Put simply, I have discovered that when you expand the economy for everyone equally, newer players feel a lot let less pressure to make “the right buy” and they are more likely to have fun while they experiment and learn, instead of getting frustrated by their “mistakes.” Basically the way I set things up with bonuses, everyone has a pretty decent pile of loot as they enter the second round. Depending upon how many Cash bonuses you want to use you can take the economy of a given nation up from about + a third of normal income, to about double the normal IPCs. And you can get the money very close to what the OOB game produces with National Objectives, but with mechanics that are a lot more user friendly and easy to track.
Its also very important to me that players of different skill levels be able to play Allies, and not always get stuck playing Axis. I have found that many people, and especially new players, often wish to play Allies and seem disappointed at the suggestion that they “should just be Axis, because Allies will be too difficult.” This is something which I think the rules modification above aims to correct as well. Especially with Cash bonuses in play, players on both sides should have plenty to work with, and the rules for Allies should be much easier now that all Allied Nations behave the same way.
Of course there may be others that could work well also, but hopefully the ideas in this thread can serve as a springboard for others to try adapting G40 Halifax to suit the needs of their specific game group.
After your R1 sequence of: Germany, Russia, France, Japan, Britain, Commonwealth, Italy, America, do you revert back to the G40 2nd ed. normal player sequence for R2 and onwards?
Oh that is a great question SpitfirED! In all my games I use roundels to define the “standard” turn order, whatever it is for that particular game. I do this so that it is easier for players to see the turn order at a glance, as it helps them to track the sequence when laid out with a visual. So in this Modification the new order in the first round will repeat in every round thereafter, until the game concludes.
The reason for the specific turn order here has to do with the removal of the DoW, and the implementation of China under US control, as well as for general game flow. The order is meant to simulate a game round that has the feel of 1940 at the outset, but which quickly moves into a more familiar 1941 arena, such that by the end of the first round you are basically up to 1941 Total War conditions. When we play, the first round is considered 1940-1941. So for example, everything Germany does in the first round is considered “the action” for that year. Basically as if you were watching a film reel. After the first round time is considered fairly malleable, meaning their is no strict analog between real time and game time, beyond a general start date. The logic here is that the set up and the first round always take the longest, and so it’s easy to imagine that the first hour of gameplay is simply “setting the stage” for the game.

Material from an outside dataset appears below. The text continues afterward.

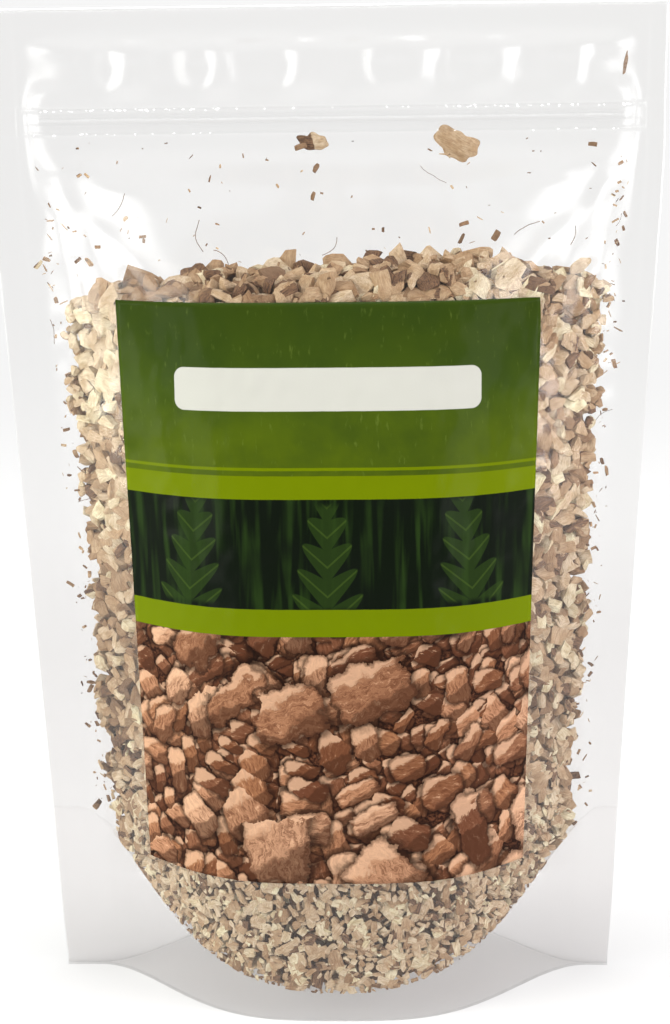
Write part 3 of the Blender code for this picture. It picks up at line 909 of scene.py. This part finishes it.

Subsequent rounds move much faster (as we all know) so every round after the first round has a more flexible narrative, for the story which players can adopt or play out in terms of the timeline. So round one is a montage taking you from 1940, up to the entry of Russia and the United states into the war. The Political situation is expressed more through the turn order and relative strategic position/strength of the warring powers, rather than something strictly enforced by the rules. The cash bonuses also play into this, because all nations head into the second round with more money on hand than they possessed in the first round, so the main action in the second round is considered to be basically 1941 with all Nations as belligerents and part of an alliance (either Axis or Allies.)

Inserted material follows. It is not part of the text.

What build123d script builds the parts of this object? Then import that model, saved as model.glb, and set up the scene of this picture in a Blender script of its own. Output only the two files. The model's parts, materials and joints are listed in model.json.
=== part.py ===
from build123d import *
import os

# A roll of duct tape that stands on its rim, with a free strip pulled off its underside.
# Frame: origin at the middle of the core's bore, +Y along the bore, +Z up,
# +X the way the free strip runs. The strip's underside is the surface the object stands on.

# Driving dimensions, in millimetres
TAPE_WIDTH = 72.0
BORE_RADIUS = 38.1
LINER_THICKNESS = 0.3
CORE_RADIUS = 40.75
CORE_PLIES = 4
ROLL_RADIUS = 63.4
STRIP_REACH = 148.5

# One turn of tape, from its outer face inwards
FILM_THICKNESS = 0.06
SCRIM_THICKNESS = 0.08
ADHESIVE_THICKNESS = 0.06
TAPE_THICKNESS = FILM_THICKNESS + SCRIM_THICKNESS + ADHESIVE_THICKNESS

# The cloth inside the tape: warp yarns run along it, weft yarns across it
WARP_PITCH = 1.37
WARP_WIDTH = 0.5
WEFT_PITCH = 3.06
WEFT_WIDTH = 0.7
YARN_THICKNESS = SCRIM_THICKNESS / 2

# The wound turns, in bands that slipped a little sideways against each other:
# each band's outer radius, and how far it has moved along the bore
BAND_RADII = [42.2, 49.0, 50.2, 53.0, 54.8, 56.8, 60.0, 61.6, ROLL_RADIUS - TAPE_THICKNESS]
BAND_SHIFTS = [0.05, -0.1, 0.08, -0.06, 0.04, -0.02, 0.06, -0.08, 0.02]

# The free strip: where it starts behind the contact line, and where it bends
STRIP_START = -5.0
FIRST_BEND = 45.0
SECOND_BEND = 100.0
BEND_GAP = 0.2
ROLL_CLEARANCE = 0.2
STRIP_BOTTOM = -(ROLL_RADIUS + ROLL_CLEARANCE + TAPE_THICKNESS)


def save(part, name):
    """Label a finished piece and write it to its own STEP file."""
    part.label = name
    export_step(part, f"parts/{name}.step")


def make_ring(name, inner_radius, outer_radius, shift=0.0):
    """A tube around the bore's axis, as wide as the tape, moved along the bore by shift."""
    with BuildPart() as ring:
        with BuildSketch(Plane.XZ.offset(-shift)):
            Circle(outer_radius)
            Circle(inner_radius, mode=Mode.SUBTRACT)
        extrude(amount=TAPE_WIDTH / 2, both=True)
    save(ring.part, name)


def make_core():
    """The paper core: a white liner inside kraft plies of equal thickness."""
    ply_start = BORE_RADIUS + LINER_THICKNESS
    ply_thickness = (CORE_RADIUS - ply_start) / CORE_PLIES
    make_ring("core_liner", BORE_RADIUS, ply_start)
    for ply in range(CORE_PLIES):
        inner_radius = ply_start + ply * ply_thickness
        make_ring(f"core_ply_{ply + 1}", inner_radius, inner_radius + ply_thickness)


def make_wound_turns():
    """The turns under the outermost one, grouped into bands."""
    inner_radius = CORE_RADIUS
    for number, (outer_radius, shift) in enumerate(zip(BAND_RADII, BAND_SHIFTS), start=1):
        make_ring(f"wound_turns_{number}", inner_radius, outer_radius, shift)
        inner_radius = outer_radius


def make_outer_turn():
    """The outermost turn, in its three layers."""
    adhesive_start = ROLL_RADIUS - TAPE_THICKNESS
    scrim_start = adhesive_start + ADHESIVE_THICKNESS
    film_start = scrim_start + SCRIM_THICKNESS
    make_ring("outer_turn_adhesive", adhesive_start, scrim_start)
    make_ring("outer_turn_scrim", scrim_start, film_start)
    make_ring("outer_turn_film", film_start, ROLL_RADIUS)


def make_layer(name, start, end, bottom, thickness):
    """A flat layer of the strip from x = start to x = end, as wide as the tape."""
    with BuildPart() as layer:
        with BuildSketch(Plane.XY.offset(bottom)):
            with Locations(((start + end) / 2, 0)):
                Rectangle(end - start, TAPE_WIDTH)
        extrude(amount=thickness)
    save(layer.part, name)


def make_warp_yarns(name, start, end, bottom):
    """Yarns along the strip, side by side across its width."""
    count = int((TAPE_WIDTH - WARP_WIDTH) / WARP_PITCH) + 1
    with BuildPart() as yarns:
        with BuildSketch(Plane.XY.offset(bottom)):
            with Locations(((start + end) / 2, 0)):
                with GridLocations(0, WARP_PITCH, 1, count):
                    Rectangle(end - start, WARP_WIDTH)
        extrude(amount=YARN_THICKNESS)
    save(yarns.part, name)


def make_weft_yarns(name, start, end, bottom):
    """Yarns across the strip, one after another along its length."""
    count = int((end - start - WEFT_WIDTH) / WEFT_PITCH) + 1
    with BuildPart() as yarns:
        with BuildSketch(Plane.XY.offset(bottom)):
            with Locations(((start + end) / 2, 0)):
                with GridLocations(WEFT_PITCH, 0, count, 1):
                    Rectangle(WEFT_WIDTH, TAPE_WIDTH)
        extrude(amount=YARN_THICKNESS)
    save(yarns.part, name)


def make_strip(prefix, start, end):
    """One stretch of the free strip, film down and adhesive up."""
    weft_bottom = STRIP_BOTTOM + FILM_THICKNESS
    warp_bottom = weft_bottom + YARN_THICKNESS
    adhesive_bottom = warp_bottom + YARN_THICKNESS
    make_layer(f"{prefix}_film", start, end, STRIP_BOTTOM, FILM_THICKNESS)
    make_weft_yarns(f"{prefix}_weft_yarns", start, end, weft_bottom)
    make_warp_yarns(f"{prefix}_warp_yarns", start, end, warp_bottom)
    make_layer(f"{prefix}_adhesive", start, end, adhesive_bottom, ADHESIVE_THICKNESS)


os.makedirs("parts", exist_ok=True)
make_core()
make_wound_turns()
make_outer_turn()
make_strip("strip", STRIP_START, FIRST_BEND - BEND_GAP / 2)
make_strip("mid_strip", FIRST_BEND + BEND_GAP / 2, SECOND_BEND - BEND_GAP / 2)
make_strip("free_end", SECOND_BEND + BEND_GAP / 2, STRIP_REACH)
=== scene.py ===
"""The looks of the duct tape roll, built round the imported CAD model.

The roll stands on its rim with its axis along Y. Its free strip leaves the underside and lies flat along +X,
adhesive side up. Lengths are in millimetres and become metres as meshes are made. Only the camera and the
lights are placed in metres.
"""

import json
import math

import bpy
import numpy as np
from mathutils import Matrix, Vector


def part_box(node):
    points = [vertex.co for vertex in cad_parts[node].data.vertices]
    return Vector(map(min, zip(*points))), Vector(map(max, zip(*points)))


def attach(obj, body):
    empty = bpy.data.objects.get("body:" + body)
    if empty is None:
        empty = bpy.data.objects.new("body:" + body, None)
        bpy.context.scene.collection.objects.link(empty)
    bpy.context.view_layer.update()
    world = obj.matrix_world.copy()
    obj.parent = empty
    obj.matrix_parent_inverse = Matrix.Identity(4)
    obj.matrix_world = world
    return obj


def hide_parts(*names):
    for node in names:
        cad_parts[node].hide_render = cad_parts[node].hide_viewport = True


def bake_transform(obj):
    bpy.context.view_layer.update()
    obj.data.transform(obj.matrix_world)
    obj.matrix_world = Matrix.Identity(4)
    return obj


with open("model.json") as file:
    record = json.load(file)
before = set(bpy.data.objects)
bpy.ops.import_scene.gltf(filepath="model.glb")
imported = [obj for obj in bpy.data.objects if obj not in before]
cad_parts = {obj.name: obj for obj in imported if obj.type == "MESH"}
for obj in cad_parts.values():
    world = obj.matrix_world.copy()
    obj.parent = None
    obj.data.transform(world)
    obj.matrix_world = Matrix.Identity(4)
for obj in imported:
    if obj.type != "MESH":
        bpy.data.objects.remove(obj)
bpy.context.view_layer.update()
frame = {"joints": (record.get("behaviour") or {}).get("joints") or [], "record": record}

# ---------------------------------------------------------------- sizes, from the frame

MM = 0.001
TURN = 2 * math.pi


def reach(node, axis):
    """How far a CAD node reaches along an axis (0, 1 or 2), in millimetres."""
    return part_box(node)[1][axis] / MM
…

In addition to this, the turn order is also designed for optimal flow, in that the two smaller Allied nations follow a larger Allied Nation in the turn order. In this case France follows Russia, and is relatively simple to play out. Though unlike the OOB turn order, the French now have a chance to move before Italy completely destroys all their forces in Southern France and around the Med. Likewise the Commonwealth follows Britain, and is fairly quick to play. China is now directly US supported, so this final turn is also streamlined, but unlike OOB, where the end of the round can feel somewhat anticlimactic, now Germany follows the US. Or put another way, in this turn order, right after US closes the current round, Germany will open the next round, so there is always a lot of action to clearly demarcate the succession of game rounds, and to ensure that the action keeps a gripping pace.
So Germany, Russia, France, Japan, Britain, Commonwealth, Italy, America… and then back to Germany (repeat.)
I have found this to be the ideal order for a game where the DoW is absent, since it still gives the flavor of the start period, but without all the complex rules for “entry” into the war.
Optional: the Soviet Japanese NAP.
Option A) The only rule I would suggest, if you want to give a nod to the Soviet Union Japan Non Aggression Pact, is an adaptation of YG’s simple Mongolia rule. In this case whichever Nation (Russia or Japan) attacks the other first, will activate Mongolia for the opposite side. So if Russia attack Japan first, Mongolia becomes Japanese, if Japan attacks Russia first then Mongolia becomes Russian. This rules would be strictly optional, at the GMs discretion or by player preference.
Option B) An alternative way to approach the NAP, which doesn’t require Mongolia, is to instead provide a 1 time bonus to income. So for example, if Japan attacks first then Russia gets X ipc. If Russia attacks first then Japan gets X ipcs. The amount you choose to award could be adapted by the GM, depending on how strictly you want to enforce this aspect of the game. I suggested 20 ipcs, as large enough to provide a deterrent, but not so large that you effectively shut down the front. The IPC value of all units in Mongolia is currently at 18 ipcs (6 ipcs worth of units) but their strategic value is harder to express. In one instance their position might advantageous, in another it could be disadvantageous. By simplifying the rule down to just hard IPCs, you can get around a lot of the complexity, while still preserving the essential character of the NAP.
Thanks to CWO Marc for providing some insightful commentary below, regarding the pro-Soviet nature of Mongolia, and why it is somewhat historically unrealistic to have them aligning with Japan. Option B above I think provides a way around this, while still giving the GM some flexibility to implement a NAP (or not) and how that might be achieved without a DoW mechanic.